* INSTRUCTIONS FOR THE TASK:
Reproduce only the lines from the one containing "for (row, lock), (root_left, _)" through the one containing "for node in", exactly as written and with both ends included.
#### DATASET
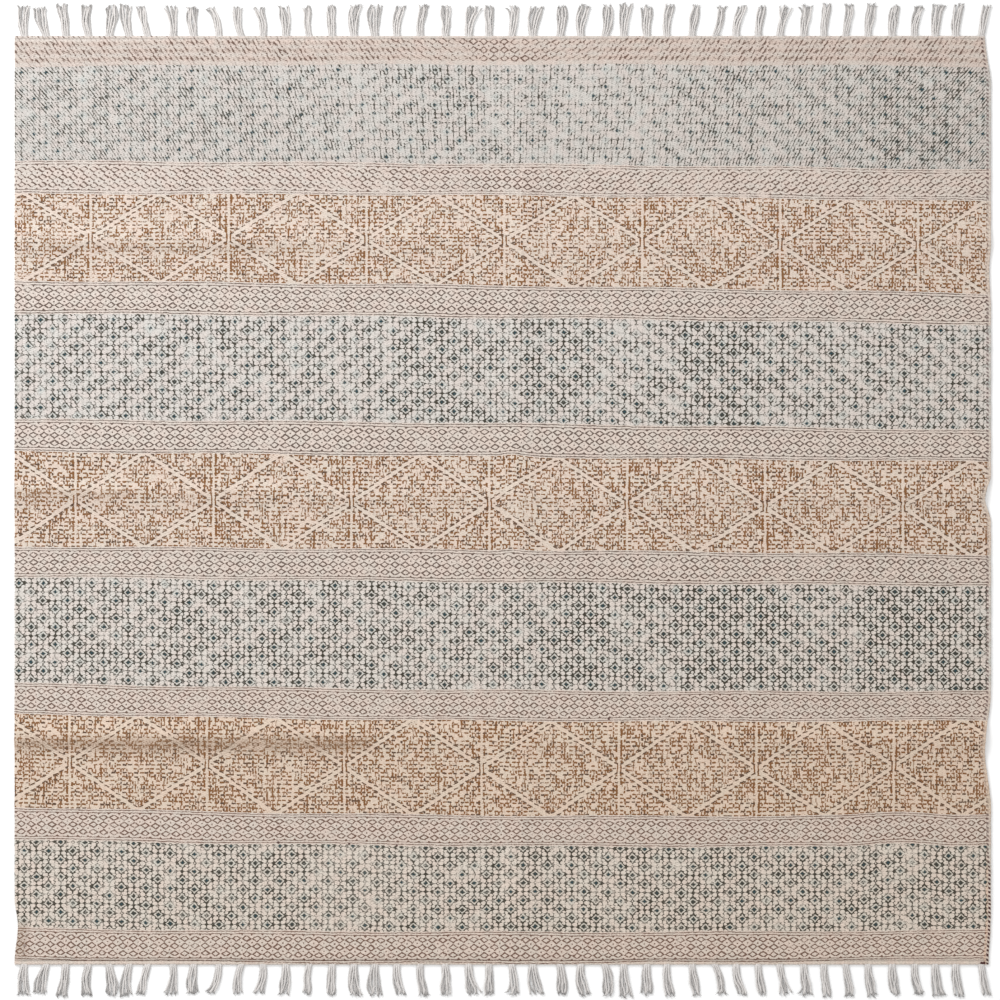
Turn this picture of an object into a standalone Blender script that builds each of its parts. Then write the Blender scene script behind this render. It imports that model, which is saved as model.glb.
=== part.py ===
"""Flat-woven cotton dhurrie rug with tassels at both ends, laid out on a floor.

Metres, +Z up. The origin is on the floor under the middle of the rug. +Y runs along the warp, from one
fringed end to the other, and +X runs across it. The cloth is one sheet that lifts off the floor along
the soft creases left by folding. Each fringe is one piece: a narrow woven heading with tassels rooted
in it, each tassel in two locks that rest on the floor.
"""

import random
from collections import namedtuple

import bmesh
import bpy
import numpy as np

MM = 0.001

# Driving dimensions
RUG_WIDTH = 1.8065  # selvedge to selvedge, at the widest
RUG_LENGTH = 1.7175  # end to end, without the tassels
THICKNESS = 0.004
HEADING_DEPTH = 0.006  # woven strip at each end that holds the tassel roots
PARTING = 0.0003  # between the cloth's end and the heading

# Places where a selvedge is drawn in: how far down from the upper end, how deep, and how far the dip
# reaches to either side, in millimetres
Dip = namedtuple("Dip", "down depth half_length")
RIGHT_DIPS = [
    Dip(0, 11, 95),  # upper corner
    Dip(440, 3, 60),
    Dip(855, 11, 45),  # middle crease
    Dip(1320, 11, 110),  # lower crease
    Dip(1717.5, 4, 90),  # lower corner
]
LEFT_DIPS = [
    Dip(1650, 6, 60),
]

# Soft ridges left by folding. A cross crease runs along X at the distance down from the upper end.
Crease = namedtuple("Crease", "down left_height middle_height right_height half_width")
CROSS_CREASES = [
    Crease(377, 4.5, 2.0, 2.5, 38),
    Crease(848, 5.5, 2.0, 4.5, 34),
    Crease(1299, 6.0, 2.5, 6.0, 44),
]
CENTRE_FOLD_X = 0.032
CENTRE_FOLD_HEIGHT = 0.0035
CENTRE_FOLD_HALF_WIDTH = 0.055
END_FLATTENING = 0.070  # the centre fold dies out over this length before each end
RIDGE_STEPS = (-1.0, -0.5, 0.0, 0.5, 1.0)  # shares of a ridge's half width
DIP_STEPS = (-1.0, -0.5, 0.0, 0.5, 1.0)  # shares of a dip's half length
PLAIN_COLUMNS = (-1.0, -0.9, -0.5, 0.5, 0.9, 1.0)  # shares of half the width

# Tassels from left to right, a stretch of like ones to a row, in millimetres: how many, how far apart
# their roots are, how far their tips lean to the right and how much that varies, their reach, and the
# width of their tips
Stretch = namedtuple("Stretch", "tassels pitch lean lean_spread reach tip_width")
TASSEL_STRETCHES = [
    Stretch(6, 38, -3, 13, 59, 21),
    Stretch(9, 42, -8, 6, 56, 17),
    Stretch(10, 42, 5, 5, 57, 21),
    Stretch(5, 41, 6, 5, 59, 20),
    Stretch(14, 41, 10, 5, 59, 18),
]
FIRST_ROOT = 21  # millimetres from the left selvedge
ROOT_SPREAD = 4  # by how much each tassel may differ from its stretch, in millimetres
REACH_SPREAD = 3
TIP_SPREAD = 3.5
TIP_CLEARANCE = 1.5  # between two tips
TASSEL_SEED = 3
# One tassel, in millimetres: its root's place from the left selvedge, how far its tip leans to the right,
# its reach, and the width of its tip
Tassel = namedtuple("Tassel", "root lean reach tip_width")
LOCKS = 2  # to a tassel, side by side
LOCK_ENDS = ((1.0, 0.93), (0.95, 1.0))  # share of the reach, turn and turn about
ROOT_WIDTH = 0.0120  # all the locks of a tassel, at the heading
ROOT_GAP = 0.0006  # between two locks there
TIP_GAP = 0.0020
TIP_THICKNESS = 0.0024

# Finish
CLOTH_COLOUR = (0.50, 0.44, 0.37)
YARN_COLOUR = (0.66, 0.62, 0.58)
COTTON_ROUGHNESS = 0.95


def clear_scene():
    for obj in list(bpy.data.objects):
        bpy.data.objects.remove(obj, do_unlink=True)


def cotton(name, colour):
    """Dry matt cotton in one colour."""
    material = bpy.data.materials.new(name)
    material.use_nodes = True
    surface = material.node_tree.nodes["Principled BSDF"]
    surface.inputs["Base Color"].default_value = (*colour, 1.0)
    surface.inputs["Roughness"].default_value = COTTON_ROUGHNESS
    surface.inputs["Metallic"].default_value = 0.0
    return material


def add_object(name, bm, material):
    """Turns a finished bmesh into a named object, with its faces pointing outwards."""
    bmesh.ops.recalc_face_normals(bm, faces=bm.faces)
    mesh = bpy.data.meshes.new(name)
    bm.to_mesh(mesh)
    bm.free()
    mesh.materials.append(material)
    obj = bpy.data.objects.new(name, mesh)
    bpy.context.scene.collection.objects.link(obj)
    return obj


def ridge(distance, half_width):
    """Share of a ridge's height at this distance from its crest."""
    reach = min(abs(distance) / half_width, 1.0)
    return 0.5 + 0.5 * np.cos(np.pi * reach)


def inset_at(dips, down):
    """How far a selvedge with these dips lies inside its straight line."""
    return sum(MM * dip.depth * ridge(down - MM * dip.down, MM * dip.half_length) for dip in dips)


def lift(x, y):
    """How far the cloth's underside stands off the floor."""
    down = RUG_LENGTH / 2 - y
    across = 2 * x / RUG_WIDTH
    height = 0.0
    for crease in CROSS_CREASES:
        heights = (crease.left_height, crease.middle_height, crease.right_height)
        crest = MM * np.interp(across, (-1.0, 0.0, 1.0), heights)
        height += crest * ridge(down - MM * crease.down, MM * crease.half_width)
    to_end = RUG_LENGTH / 2 - HEADING_DEPTH - PARTING - abs(y)
    flattened = min(max(to_end, 0.0) / END_FLATTENING, 1.0)
    height += CENTRE_FOLD_HEIGHT * flattened * ridge(x - CENTRE_FOLD_X, CENTRE_FOLD_HALF_WIDTH)
    return height


def cloth_rows():
    """Y of each line across the cloth: along each dip of a selvedge and each crease."""
    end = RUG_LENGTH / 2 - HEADING_DEPTH - PARTING
    rows = {end, -end, end - END_FLATTENING, END_FLATTENING - end}
    for dip in RIGHT_DIPS + LEFT_DIPS:
        for step in DIP_STEPS:
            rows.add(RUG_LENGTH / 2 - MM * (dip.down + step * dip.half_length))
    for crease in CROSS_CREASES:
        for step in RIDGE_STEPS:
            rows.add(RUG_LENGTH / 2 - MM * (crease.down + step * crease.half_width))
    kept = []
    for y in sorted(row for row in rows if abs(row) <= end):
        if not kept or y - kept[-1] > 4 * MM or y == end:
            kept.append(y)
    return kept


def cloth_columns():
    """X of each line along the cloth, where it is at its widest."""
    plain = [share * RUG_WIDTH / 2 for share in PLAIN_COLUMNS]
    fold = [CENTRE_FOLD_X + step * CENTRE_FOLD_HALF_WIDTH for step in RIDGE_STEPS]
    return sorted(plain + fold)


def between_selvedges(x, y):
    """X of a lengthwise line at this Y, drawn in with the selvedge on its side."""
    down = RUG_LENGTH / 2 - y
    if x > 0:
        return x - inset_at(RIGHT_DIPS, down) * (2 * x / RUG_WIDTH) ** 8
    return x + inset_at(LEFT_DIPS, down) * (2 * x / RUG_WIDTH) ** 8


def build_cloth():
    rows = cloth_rows()
    columns = cloth_columns()
    bm = bmesh.new()
    grid = []
    for y in rows:
        xs = [between_selvedges(x, y) for x in columns]
        grid.append([bm.verts.new((x, y, lift(x, y))) for x in xs])
    for near, far in zip(grid, grid[1:]):
        for i in range(len(columns) - 1):
            bm.faces.new((near[i], near[i + 1], far[i + 1], far[i]))
    raised = bmesh.ops.extrude_face_region(bm, geom=list(bm.faces))
    upper = [item for item in raised["geom"] if isinstance(item, bmesh.types.BMVert)]
    bmesh.ops.translate(bm, verts=upper, vec=(0, 0, THICKNESS))
    return add_object("rug_body", bm, cotton("printed_cotton", CLOTH_COLOUR))


def lay_out_tassels():
    """One end's tassels from left to right, all a little different, with their tips apart."""
    chance = random.Random(TASSEL_SEED)
    tassels = []
    stretch_start = FIRST_ROOT
    tip_edge = 0.0
    for stretch in TASSEL_STRETCHES:
        for number in range(stretch.tassels):
            root = stretch_start + number * stretch.pitch + chance.uniform(-ROOT_SPREAD, ROOT_SPREAD)
            drawn = stretch.lean + chance.uniform(-stretch.lean_spread, stretch.lean_spread)
            reach = stretch.reach + chance.uniform(-REACH_SPREAD, REACH_SPREAD)
            tip_width = stretch.tip_width + chance.uniform(-TIP_SPREAD, TIP_SPREAD)
            least = tip_edge + TIP_CLEARANCE + tip_width / 2 - root
            most = RUG_WIDTH / MM - root - tip_width / 2
            lean = min(max(drawn, least), most)
            tassels.append(Tassel(root, lean, reach, tip_width))
            tip_edge = root + lean + tip_width / 2
        stretch_start += stretch.tassels * stretch.pitch
    return tassels


def lock_edges(tassel, lock, share):
    """Left and right X of one lock at this share of its tassel's reach; lock 0 is the leftmost."""
    tassel_width = ROOT_WIDTH + share * (MM * tassel.tip_width - ROOT_WIDTH)
    gap = ROOT_GAP + share * (TIP_GAP - ROOT_GAP)
    width = (tassel_width + gap) / LOCKS - gap
    middle = MM * (tassel.root + share * tassel.lean) - RUG_WIDTH / 2
    left = middle - tassel_width / 2 + lock * (width + gap)
    return left, left + width


def place_tip(face, left, right, y, height):
    """Moves a lock's end face out to its tip, flat on the floor."""
    centre = face.calc_center_median()
    for vert in face.verts:
        x = right if vert.co.x > centre.x else left
        z = height if vert.co.z > centre.z else 0.0
        vert.co = (x, y, z)


def build_fringe(name, end):
    """The heading and tassels of one end; end is 1 at +Y and -1 at -Y."""
    tassels = lay_out_tassels()
    inner = end * (RUG_LENGTH / 2 - HEADING_DEPTH)
    outer = end * RUG_LENGTH / 2
    left = inset_at(LEFT_DIPS, RUG_LENGTH / 2 - outer) - RUG_WIDTH / 2
    right = RUG_WIDTH / 2 - inset_at(RIGHT_DIPS, RUG_LENGTH / 2 - outer)
    roots = {}
    breaks = [left, right]
    for row, tassel in enumerate(tassels):
        for lock in range(LOCKS):
            edges = lock_edges(tassel, lock, 0.0)
            roots[row, lock] = edges
            breaks.extend(edges)
    breaks.sort()

    bm = bmesh.new()
    low, high = [], []
    for x in breaks:
        low.append(bm.verts.new((x, outer, 0.0)))
        high.append(bm.verts.new((x, outer, THICKNESS)))
    back_low = [bm.verts.new((x, inner, 0.0)) for x in (right, left)]
    back_high = [bm.verts.new((x, inner, THICKNESS)) for x in (right, left)]
    bm.faces.new(low + back_low)
    bm.faces.new(high + back_high)
    bm.faces.new((*back_low, *reversed(back_high)))
    bm.faces.new((low[-1], back_low[0], back_high[0], high[-1]))
    bm.faces.new((low[0], back_low[1], back_high[1], high[0]))
    front = {}
    for i, x in enumerate(breaks[:-1]):
        front[x] = bm.faces.new((low[i], low[i + 1], high[i + 1], high[i]))

    for (row, lock), (root_left, _) in roots.items():
        tassel = tassels[row]
        share = LOCK_ENDS[row % 2][lock]
        tip = bmesh.ops.extrude_discrete_faces(bm, faces=[front[root_left]])["faces"][0]
        y = outer + end * share * MM * tassel.reach
        height = THICKNESS + share * (TIP_THICKNESS - THICKNESS)
        place_tip(tip, *lock_edges(tassel, lock, share), y, height)
    return add_object(name, bm, cotton(name + "_yarn", YARN_COLOUR))


clear_scene()
build_cloth()
build_fringe("fringe_top", 1)
build_fringe("fringe_bottom", -1)
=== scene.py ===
"""Looks of a flat-woven cotton dhurrie rug with block-printed cross bands and tassels at both ends.

The file is laid out as a Blender add-on and is run as a script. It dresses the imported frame: the cloth is
one closed sheet on the frame's folds, the fringes are twisted yarns rooted in the cloth's headings, and the
prints, the weave and the soiling are procedural materials. Metres, +Z up.
"""

import math
import random
from collections import namedtuple

import bmesh
import bpy
import numpy as np
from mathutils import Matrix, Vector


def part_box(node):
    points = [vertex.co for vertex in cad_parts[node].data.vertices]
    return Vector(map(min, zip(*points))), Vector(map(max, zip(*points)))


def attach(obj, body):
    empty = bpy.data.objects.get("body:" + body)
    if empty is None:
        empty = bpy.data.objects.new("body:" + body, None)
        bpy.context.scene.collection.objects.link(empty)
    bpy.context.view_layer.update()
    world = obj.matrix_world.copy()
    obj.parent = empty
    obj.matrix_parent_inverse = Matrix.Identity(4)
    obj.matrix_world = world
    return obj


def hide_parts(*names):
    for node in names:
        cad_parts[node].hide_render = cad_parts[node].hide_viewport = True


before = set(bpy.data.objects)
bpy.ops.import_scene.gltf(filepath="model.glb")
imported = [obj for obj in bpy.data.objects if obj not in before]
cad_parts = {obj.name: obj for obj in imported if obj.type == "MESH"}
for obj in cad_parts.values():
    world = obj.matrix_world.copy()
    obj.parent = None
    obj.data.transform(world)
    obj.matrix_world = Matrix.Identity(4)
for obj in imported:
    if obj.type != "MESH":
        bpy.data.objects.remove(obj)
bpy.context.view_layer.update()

bl_info = {
    "name": "Dhurrie rug",
    "version": (1, 0, 0),
    "blender": (4, 5, 0),
    "location": "3D View > Sidebar > Rug",
    "description": "Prints the cloth and lays the yarns of a flat-woven cotton rug",
    "category": "Add Mesh",
}

MM = 0.001


def table(columns, *rows):
    """Rows with named columns."""
    row = namedtuple("Row", columns)
    return [row(*values) for values in rows]


# The frame's own sizes
CLOTH_LOW, CLOTH_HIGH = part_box("rug_body")
FRINGE_LOW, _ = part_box("fringe_top")
RUG_WIDTH = CLOTH_HIGH[0] - CLOTH_LOW[0]
CLOTH_END = FRINGE_LOW[1]  # the cloth and the heading are one weave, so they meet here
HEADING_DEPTH = 0.006
HEADING_END = CLOTH_END + HEADING_DEPTH
RUG_LENGTH = 2 * HEADING_END
THICKNESS = 0.004

# Places where a selvedge is drawn in: how far down from the upper end, how deep, and how far the dip
# reaches to either side, in millimetres
RIGHT_DIPS = table(
    "down depth half_length",
    (0, 11, 95),
    (440, 3, 60),
    (855, 11, 45),
    (1320, 11, 110),
    (1717.5, 4, 90),
)
LEFT_DIPS = table("down depth half_length", (1650, 6, 60))

# Soft ridges left by folding. A cross crease runs along X at the distance down from the upper end.
CROSS_CREASES = table(
    "down left_height middle_height right_height half_width",
    (377, 4.5, 2.0, 2.5, 38),
    (848, 5.5, 2.0, 4.5, 34),
    (1299, 6.0, 2.5, 6.0, 44),
)
CENTRE_FOLD_X = 0.032
CENTRE_FOLD_HEIGHT = 0.0035
CENTRE_FOLD_HALF_WIDTH = 0.055
END_FLATTENING = 0.070

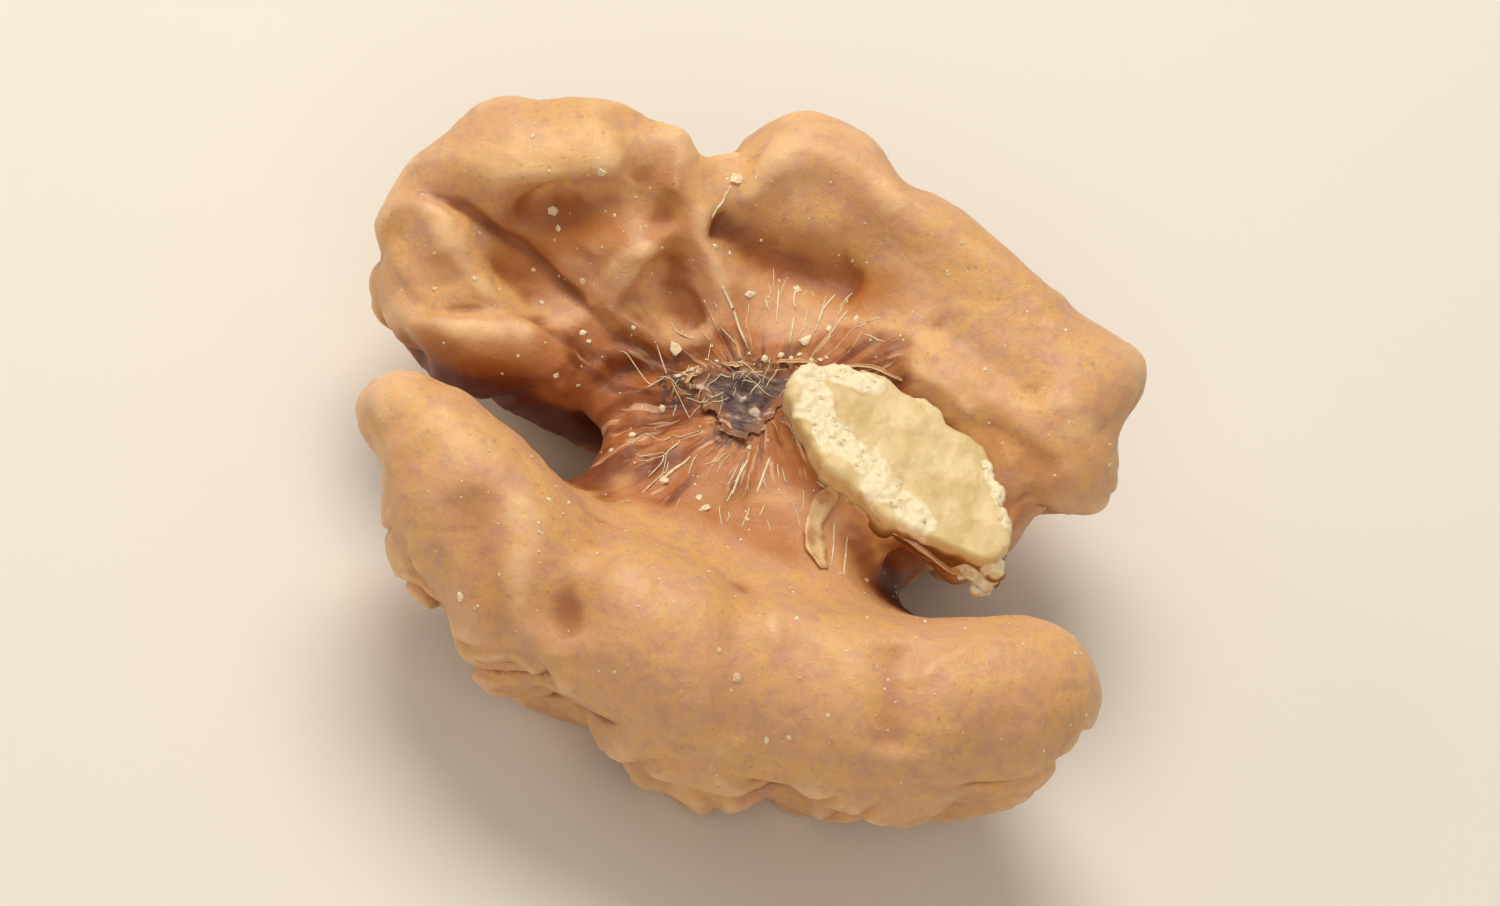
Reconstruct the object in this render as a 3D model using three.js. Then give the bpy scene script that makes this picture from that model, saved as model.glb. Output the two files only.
########
* SOLUTION TO THIS PROBLEM:
    for (row, lock), (root_left, _) in roots.items():
        tassel = tassels[row]
        share = LOCK_ENDS[row % 2][lock]
        tip = bmesh.ops.extrude_discrete_faces(bm, faces=[front[root_left]])["faces"][0]
        y = outer + end * share * MM * tassel.reach
        height = THICKNESS + share * (TIP_THICKNESS - THICKNESS)
        place_tip(tip, *lock_edges(tassel, lock, share), y, height)
    return add_object(name, bm, cotton(name + "_yarn", YARN_COLOUR))


clear_scene()
build_cloth()
build_fringe("fringe_top", 1)
build_fringe("fringe_bottom", -1)
=== scene.py ===
"""Looks of a flat-woven cotton dhurrie rug with block-printed cross bands and tassels at both ends.

The file is laid out as a Blender add-on and is run as a script. It dresses the imported frame: the cloth is
one closed sheet on the frame's folds, the fringes are twisted yarns rooted in the cloth's headings, and the
prints, the weave and the soiling are procedural materials. Metres, +Z up.
"""

import math
import random
from collections import namedtuple

import bmesh
import bpy
import numpy as np
from mathutils import Matrix, Vector


def part_box(node):
    points = [vertex.co for vertex in cad_parts[node].data.vertices]
    return Vector(map(min, zip(*points))), Vector(map(max, zip(*points)))


def attach(obj, body):
    empty = bpy.data.objects.get("body:" + body)
    if empty is None:
        empty = bpy.data.objects.new("body:" + body, None)
        bpy.context.scene.collection.objects.link(empty)
    bpy.context.view_layer.update()
    world = obj.matrix_world.copy()
    obj.parent = empty
    obj.matrix_parent_inverse = Matrix.Identity(4)
    obj.matrix_world = world
    return obj


def hide_parts(*names):
    for node in names:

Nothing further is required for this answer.